▶ [What is needed]: Keep only the lines from the top of the listing through the one with "import Module from 'manifold-3d';", and reproduce them unaltered.

[Start]

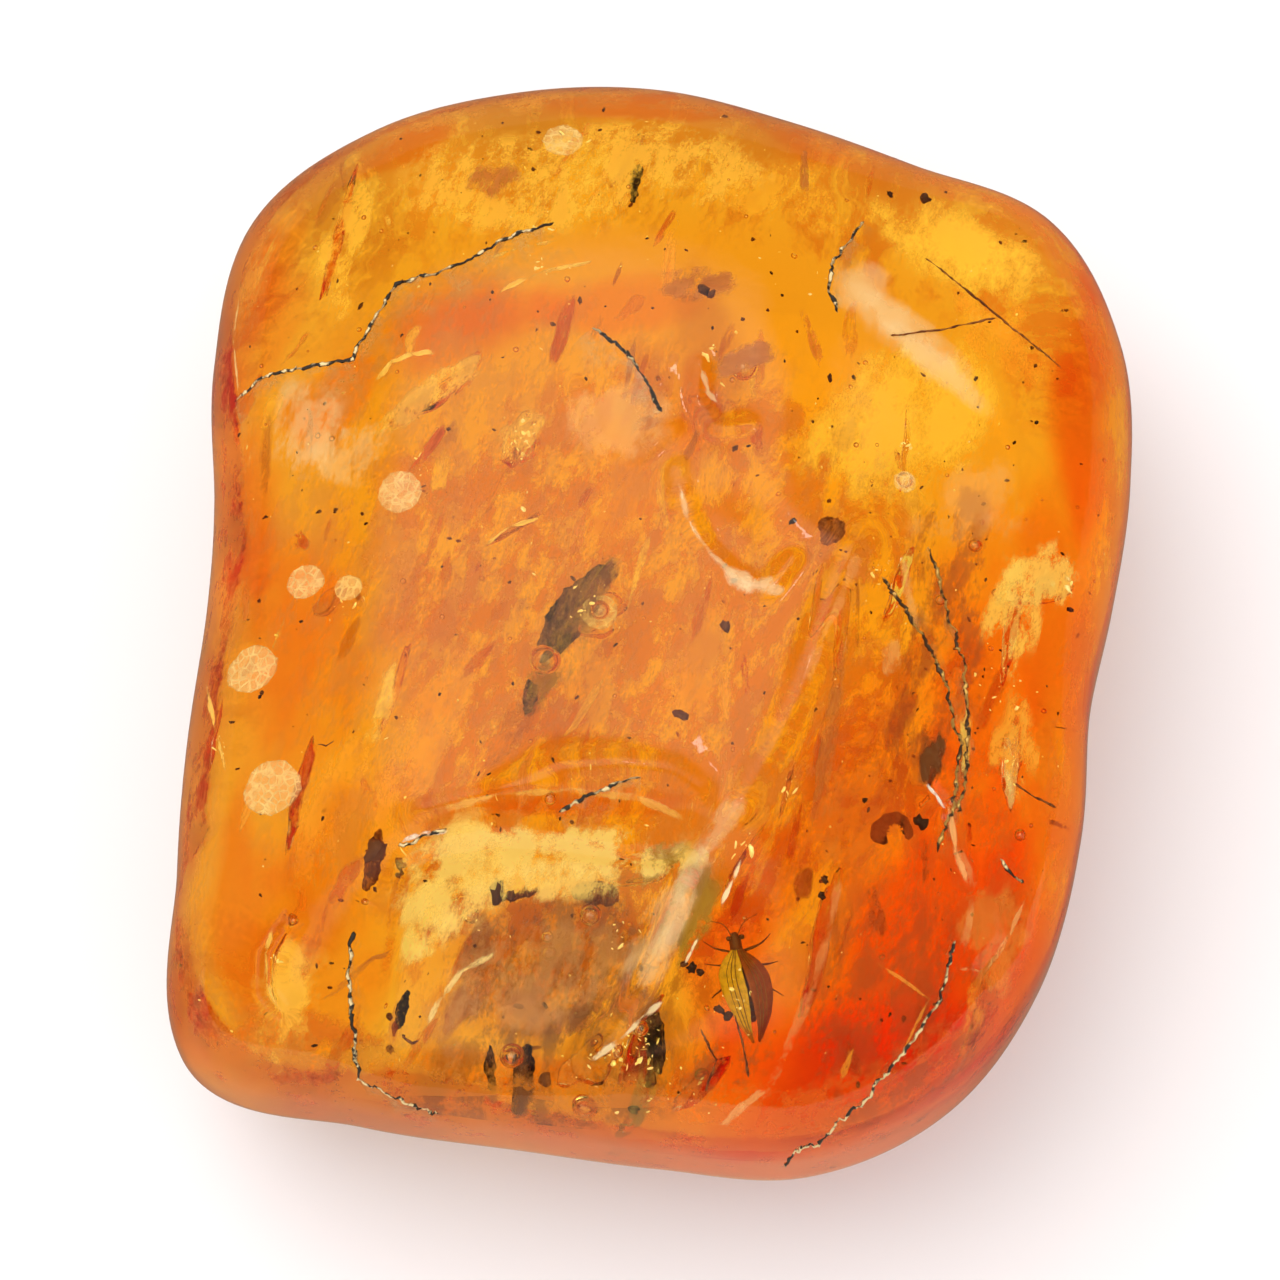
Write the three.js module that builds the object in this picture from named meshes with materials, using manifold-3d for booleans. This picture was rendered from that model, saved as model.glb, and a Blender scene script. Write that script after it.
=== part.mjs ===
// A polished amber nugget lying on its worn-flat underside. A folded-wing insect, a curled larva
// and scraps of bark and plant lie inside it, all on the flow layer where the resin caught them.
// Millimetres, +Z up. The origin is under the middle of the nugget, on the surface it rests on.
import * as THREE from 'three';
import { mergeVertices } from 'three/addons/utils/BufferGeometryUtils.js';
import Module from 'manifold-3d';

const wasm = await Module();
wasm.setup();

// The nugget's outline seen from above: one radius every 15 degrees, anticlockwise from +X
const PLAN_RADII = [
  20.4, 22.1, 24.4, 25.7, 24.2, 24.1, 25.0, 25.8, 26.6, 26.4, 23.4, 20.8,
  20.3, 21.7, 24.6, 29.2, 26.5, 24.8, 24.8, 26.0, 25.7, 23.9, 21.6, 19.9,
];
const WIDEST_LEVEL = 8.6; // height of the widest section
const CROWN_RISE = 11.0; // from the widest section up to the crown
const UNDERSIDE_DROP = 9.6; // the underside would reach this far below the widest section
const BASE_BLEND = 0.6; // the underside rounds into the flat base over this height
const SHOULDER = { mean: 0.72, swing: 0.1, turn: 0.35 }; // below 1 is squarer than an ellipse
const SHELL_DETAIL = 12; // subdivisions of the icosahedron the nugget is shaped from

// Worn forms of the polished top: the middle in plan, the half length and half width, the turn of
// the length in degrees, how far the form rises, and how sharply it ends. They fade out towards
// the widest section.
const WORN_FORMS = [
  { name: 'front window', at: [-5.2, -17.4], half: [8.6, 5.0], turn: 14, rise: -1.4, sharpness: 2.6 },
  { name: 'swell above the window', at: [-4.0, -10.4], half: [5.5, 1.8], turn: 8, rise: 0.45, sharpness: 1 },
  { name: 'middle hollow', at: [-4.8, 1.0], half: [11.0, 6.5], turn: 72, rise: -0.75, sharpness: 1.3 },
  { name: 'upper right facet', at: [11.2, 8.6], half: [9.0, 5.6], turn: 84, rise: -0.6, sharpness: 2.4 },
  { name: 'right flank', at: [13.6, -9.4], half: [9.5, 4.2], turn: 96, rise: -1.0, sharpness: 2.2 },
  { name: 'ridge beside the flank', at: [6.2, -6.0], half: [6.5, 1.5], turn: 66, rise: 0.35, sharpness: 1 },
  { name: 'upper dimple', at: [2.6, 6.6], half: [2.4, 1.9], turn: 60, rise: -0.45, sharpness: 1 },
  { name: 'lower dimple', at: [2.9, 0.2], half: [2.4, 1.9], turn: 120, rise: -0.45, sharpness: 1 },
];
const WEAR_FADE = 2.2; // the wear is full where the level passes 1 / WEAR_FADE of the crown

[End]

▶ [Response to this exercise]:
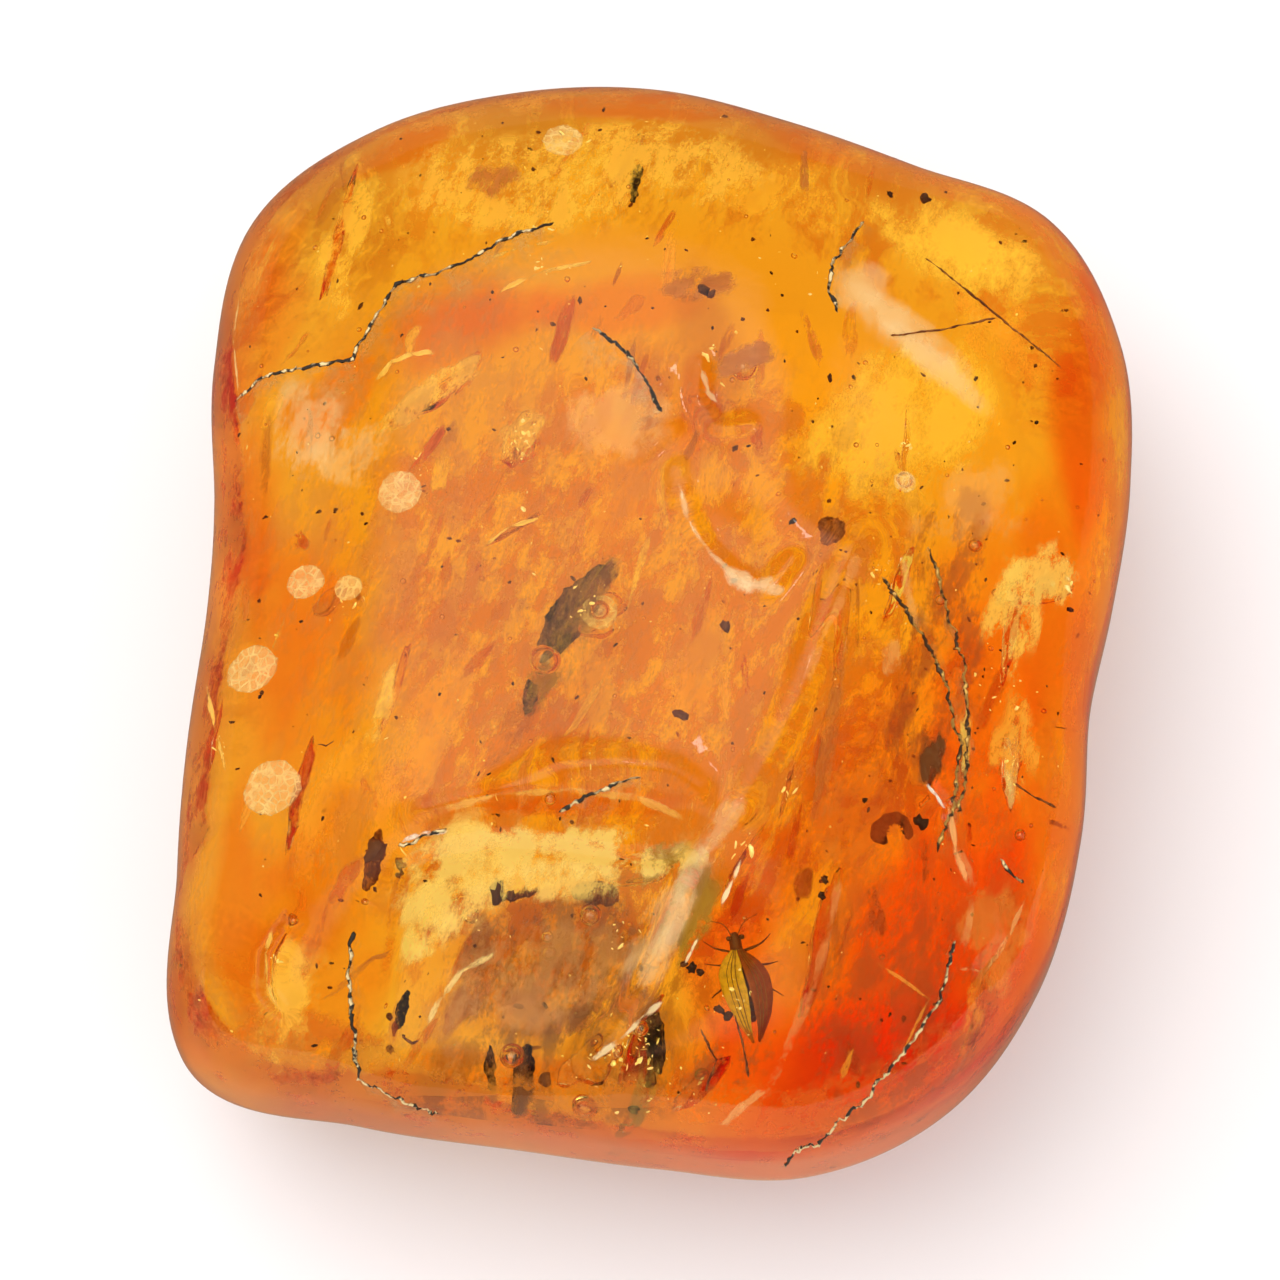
Write the three.js module that builds the object in this picture from named meshes with materials, using manifold-3d for booleans. This picture was rendered from that model, saved as model.glb, and a Blender scene script. Write that script after it.
=== part.mjs ===
// A polished amber nugget lying on its worn-flat underside. A folded-wing insect, a curled larva
// and scraps of bark and plant lie inside it, all on the flow layer where the resin caught them.
// Millimetres, +Z up. The origin is under the middle of the nugget, on the surface it rests on.
import * as THREE from 'three';
import { mergeVertices } from 'three/addons/utils/BufferGeometryUtils.js';
import Module from 'manifold-3d';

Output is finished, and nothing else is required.